_PROBLEM STATEMENT_: Note each line of the listing that contains the string "Blender", and copy it.

_MATERIAL FOR THIS EXERCISE_:
(begin)
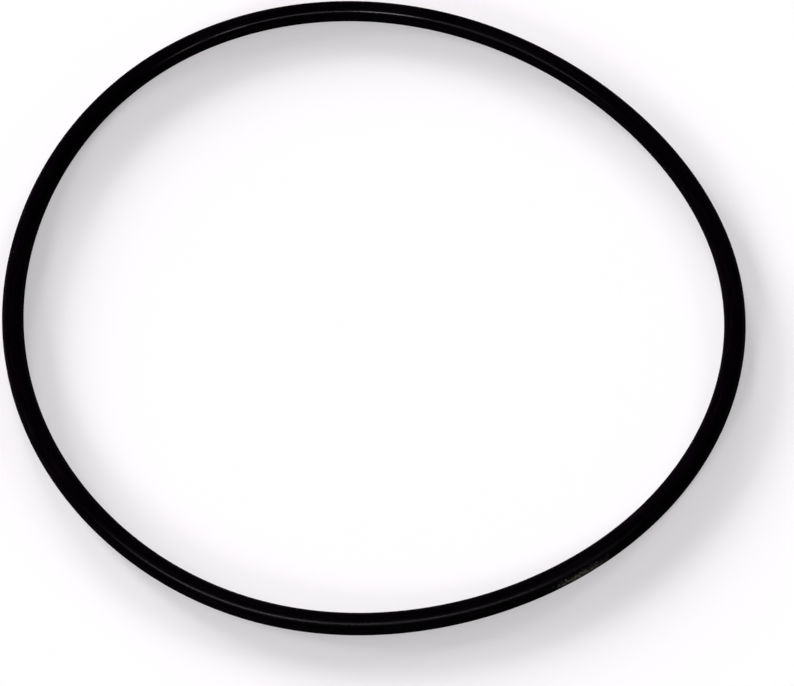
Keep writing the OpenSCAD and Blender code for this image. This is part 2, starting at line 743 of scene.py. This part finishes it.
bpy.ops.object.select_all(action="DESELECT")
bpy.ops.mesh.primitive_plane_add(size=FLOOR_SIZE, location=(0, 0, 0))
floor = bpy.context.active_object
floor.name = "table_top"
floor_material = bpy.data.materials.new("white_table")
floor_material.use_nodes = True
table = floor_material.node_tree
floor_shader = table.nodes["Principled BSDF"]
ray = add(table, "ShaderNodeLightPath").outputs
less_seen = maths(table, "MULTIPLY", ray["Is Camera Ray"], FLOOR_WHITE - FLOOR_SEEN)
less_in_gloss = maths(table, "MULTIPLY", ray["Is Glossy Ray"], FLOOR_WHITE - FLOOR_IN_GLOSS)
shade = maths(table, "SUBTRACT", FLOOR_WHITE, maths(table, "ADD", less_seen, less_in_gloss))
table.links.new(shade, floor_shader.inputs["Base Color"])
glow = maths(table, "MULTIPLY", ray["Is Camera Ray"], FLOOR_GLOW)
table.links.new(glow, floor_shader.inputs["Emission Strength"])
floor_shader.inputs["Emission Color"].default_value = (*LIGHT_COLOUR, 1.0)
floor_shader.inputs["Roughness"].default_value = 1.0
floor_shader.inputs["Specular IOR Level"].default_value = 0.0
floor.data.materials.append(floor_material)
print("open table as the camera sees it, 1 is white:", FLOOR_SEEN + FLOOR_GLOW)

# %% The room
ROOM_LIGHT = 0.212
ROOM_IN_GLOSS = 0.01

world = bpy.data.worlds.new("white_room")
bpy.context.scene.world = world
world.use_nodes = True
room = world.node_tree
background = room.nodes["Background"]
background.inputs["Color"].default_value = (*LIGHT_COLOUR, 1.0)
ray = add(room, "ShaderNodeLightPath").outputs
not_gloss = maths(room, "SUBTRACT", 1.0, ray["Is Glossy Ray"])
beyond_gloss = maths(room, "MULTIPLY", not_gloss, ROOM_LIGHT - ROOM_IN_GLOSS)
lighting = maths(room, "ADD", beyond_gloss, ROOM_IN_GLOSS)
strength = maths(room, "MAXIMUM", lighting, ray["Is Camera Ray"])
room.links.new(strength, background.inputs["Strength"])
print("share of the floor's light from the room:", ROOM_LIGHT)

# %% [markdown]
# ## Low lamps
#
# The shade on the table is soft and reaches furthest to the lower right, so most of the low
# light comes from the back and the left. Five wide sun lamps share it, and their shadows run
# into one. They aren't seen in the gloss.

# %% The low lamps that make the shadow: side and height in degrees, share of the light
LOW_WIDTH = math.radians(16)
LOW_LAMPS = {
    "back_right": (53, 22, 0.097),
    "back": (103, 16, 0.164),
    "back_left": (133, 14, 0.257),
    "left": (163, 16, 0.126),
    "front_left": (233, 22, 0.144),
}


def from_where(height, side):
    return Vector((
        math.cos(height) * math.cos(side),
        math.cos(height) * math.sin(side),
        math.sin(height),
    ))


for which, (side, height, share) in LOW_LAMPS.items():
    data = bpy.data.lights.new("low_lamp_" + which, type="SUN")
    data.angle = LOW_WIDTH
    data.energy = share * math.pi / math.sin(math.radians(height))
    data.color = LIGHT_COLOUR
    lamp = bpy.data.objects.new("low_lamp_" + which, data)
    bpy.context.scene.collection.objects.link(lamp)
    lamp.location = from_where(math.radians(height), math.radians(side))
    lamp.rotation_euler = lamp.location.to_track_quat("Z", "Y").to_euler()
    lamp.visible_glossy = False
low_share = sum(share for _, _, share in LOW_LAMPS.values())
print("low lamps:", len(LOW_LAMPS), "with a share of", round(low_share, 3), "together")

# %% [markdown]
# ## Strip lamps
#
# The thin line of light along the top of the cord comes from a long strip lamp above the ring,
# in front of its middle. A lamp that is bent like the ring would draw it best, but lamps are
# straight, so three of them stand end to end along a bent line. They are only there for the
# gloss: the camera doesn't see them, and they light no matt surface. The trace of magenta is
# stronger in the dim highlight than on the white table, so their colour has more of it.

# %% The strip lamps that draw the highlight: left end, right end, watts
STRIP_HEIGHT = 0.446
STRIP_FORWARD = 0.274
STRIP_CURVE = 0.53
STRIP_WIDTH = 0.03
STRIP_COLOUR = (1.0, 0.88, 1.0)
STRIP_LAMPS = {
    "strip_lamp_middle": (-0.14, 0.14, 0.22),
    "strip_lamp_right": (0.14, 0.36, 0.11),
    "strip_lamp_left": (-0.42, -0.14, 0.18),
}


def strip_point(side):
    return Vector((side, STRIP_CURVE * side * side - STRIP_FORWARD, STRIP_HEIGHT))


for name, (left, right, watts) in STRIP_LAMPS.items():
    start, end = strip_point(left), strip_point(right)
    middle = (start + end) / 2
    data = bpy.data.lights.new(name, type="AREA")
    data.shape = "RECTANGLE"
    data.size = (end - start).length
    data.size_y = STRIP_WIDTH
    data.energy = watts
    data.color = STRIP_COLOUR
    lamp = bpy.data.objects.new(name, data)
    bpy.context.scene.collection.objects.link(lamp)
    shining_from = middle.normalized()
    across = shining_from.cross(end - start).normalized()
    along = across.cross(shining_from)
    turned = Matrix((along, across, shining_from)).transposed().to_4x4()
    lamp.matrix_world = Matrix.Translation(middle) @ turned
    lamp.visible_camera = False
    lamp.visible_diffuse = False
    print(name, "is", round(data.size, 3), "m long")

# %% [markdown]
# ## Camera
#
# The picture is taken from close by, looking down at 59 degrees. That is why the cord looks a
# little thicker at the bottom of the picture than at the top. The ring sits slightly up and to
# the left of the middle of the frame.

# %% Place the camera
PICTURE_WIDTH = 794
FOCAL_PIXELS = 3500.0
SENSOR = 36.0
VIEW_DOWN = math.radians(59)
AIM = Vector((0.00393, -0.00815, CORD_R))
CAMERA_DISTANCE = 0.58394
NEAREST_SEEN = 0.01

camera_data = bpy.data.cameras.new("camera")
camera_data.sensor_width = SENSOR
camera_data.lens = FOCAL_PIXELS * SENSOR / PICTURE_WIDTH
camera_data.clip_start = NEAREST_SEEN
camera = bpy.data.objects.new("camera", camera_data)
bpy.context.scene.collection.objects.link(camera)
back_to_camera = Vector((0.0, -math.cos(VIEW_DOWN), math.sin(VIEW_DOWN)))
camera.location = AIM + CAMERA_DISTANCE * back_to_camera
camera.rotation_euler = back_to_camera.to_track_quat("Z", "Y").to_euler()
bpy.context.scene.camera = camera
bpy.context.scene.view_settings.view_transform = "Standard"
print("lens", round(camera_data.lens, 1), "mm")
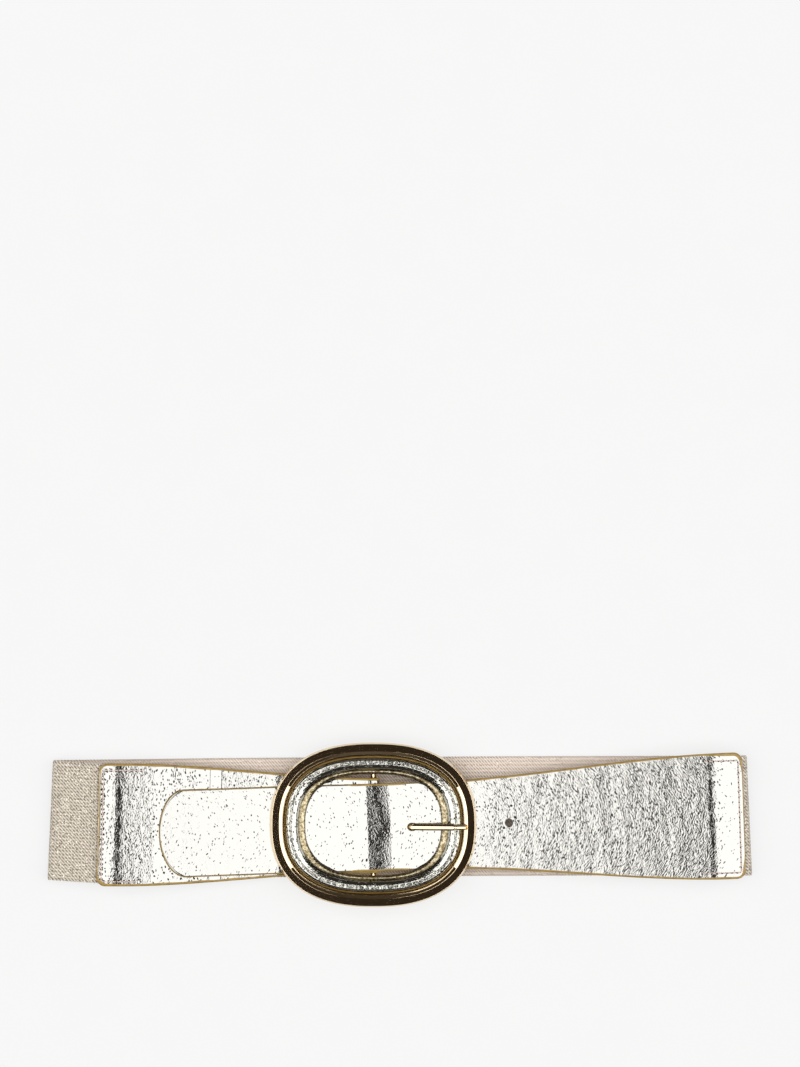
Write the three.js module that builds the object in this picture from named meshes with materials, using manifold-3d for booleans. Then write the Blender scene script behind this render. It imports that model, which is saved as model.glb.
(end)
_TASK OUTPUT_:
Keep writing the OpenSCAD and Blender code for this image. This is part 2, starting at line 743 of scene.py. This part finishes it.
Write the three.js module that builds the object in this picture from named meshes with materials, using manifold-3d for booleans. Then write the Blender scene script behind this render. It imports that model, which is saved as model.glb.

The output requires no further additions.